Lena Bergstein, 67 anos, acumula pilhas de cadernos de notas. Ao longo da vida, registrou trechos de textos que leu, escreveu suas próprias histórias, anotou, desenhou e, muitas vezes, pintou aquilo que viu. Ao hábito de tomar notas e criar cadernetas, soma-se o gosto pela palavra, como forma gráfica, e pelo livro, como objeto.
Dos caderninhos, do apreço pela escrita e pela pintura, nasceram as 15 obras inéditas que ela expõe agora no MAM do Rio. A artista carioca, que fez sua última individual no museu há 20 anos, abre hoje, às 16h, a mostra que leva seu nome e reforça a marca de sua produção: a relação entre texto e imagem, escrita e pintura.
Lena expõe no térreo do museu. Passada a recepção, o visitante já entrevê as grandes telas azuis que a artista criou desde 2010 especialmente para a mostra. Além das oito pinturas (em telas sem chassi, presas, nos cantos, por delicados preguinhos), há sete “livros-pinturas”, dispostos sob suportes na altura do quadril do espectador. Isso porque ele pode folhear cada um dos livros, cujas páginas são feitas de telas, quase sempre azuis e com palavras e frases em outras cores, por cima da massa azulada.
A técnica de Lena lembra a que se faz com papel carbono: ela aplica um pedaço de jornal na tela já pintada e, sobre o papel, escreve o que deseja. Em seguida, retira o papel. Trata-se de um processo de transferência, como ela define. O que resta é a tela com a palavra.
— Essa forma de trabalhar, com transferência para a tela, é também herança do meu passado gráfico — explica a artista que, nos anos 1970, estudou gravura no MAM e, diz, decidiu então seguir carreira profissional como artista plástica.
De lá para cá, fez várias mostras no exterior, como em 1986, na Galeria Segno Gráfico, em Veneza, ou em 1998 na Galeria Debret e no Salão do Livro, em Paris.
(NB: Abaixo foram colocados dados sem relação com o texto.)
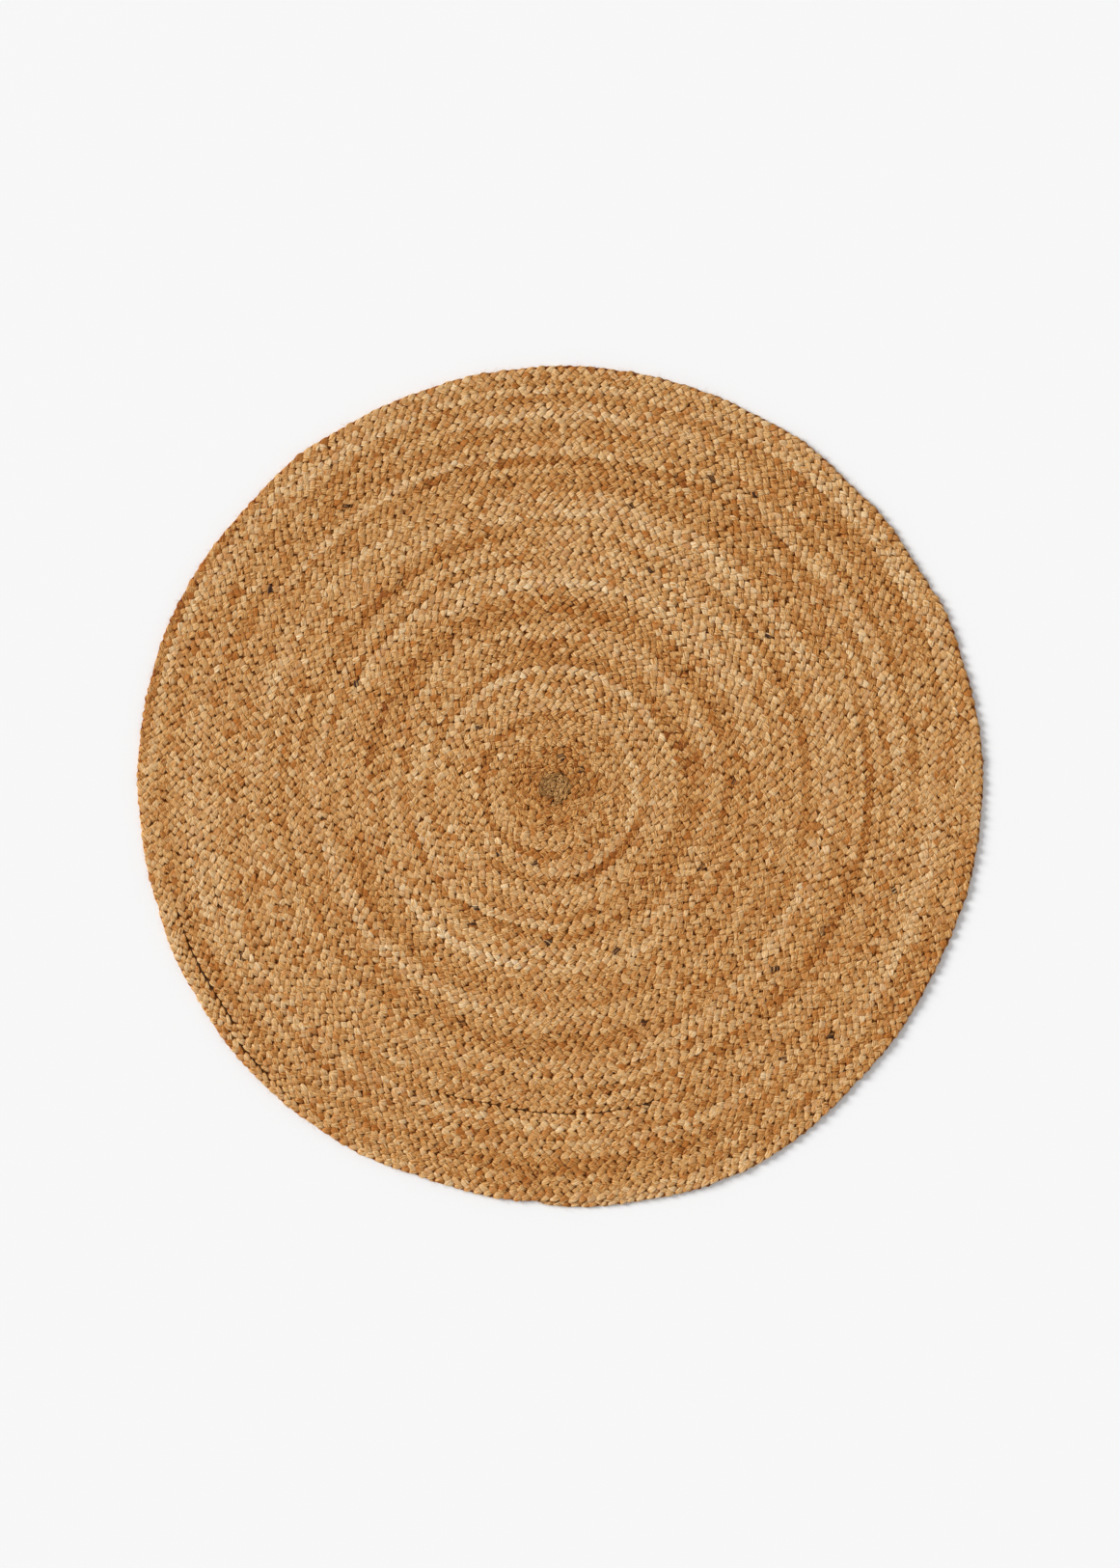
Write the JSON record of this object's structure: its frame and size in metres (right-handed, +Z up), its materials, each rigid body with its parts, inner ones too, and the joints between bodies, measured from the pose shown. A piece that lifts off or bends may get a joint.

Participou da Europalia em 2011, quando o festival na Bélgica foi dedicado ao Brasil.
Nas telas que criou para o MAM, há frases como “Quando dizemos eu te amo, dizemos tudo”, extraídas do livro “O amor — como é e como se faz”, do filósofo Jean-Luc Nancy.
— Queria que fosse uma exposição também sobre o amor — diz ela. — Achei esse pequeno livro do Nancy, e tinha visto um texto de Benjamin, em que ele falava de um horizonte azul que nunca desaparece. Comecei a mergulhar nesse universo azul e trabalhei como se ele fosse um universo amoroso.
A arte de fazer livro
Abertos, os “livros-pinturas” chegam a um metro de largura. As páginas ficam pesadas pela tinta carregada de pigmentos (ela gosta da ideia de muita matéria sobre a página), e o ato de folhear é um ritual lento.
— Fazer livro é algo que convive comigo há muito tempo — diz ela, que ilustrou e organizou “Enlouquecer o subjétil” (Ateliê Editorial), com texto de Jacques Derrida (1930-2004). O título ganhou o Jabuti de Produção Editorial em 1998. — Para quem gosta de escrever, era um caminho natural escrever na tela. É o lugar para relacionar a pintura e a palavra.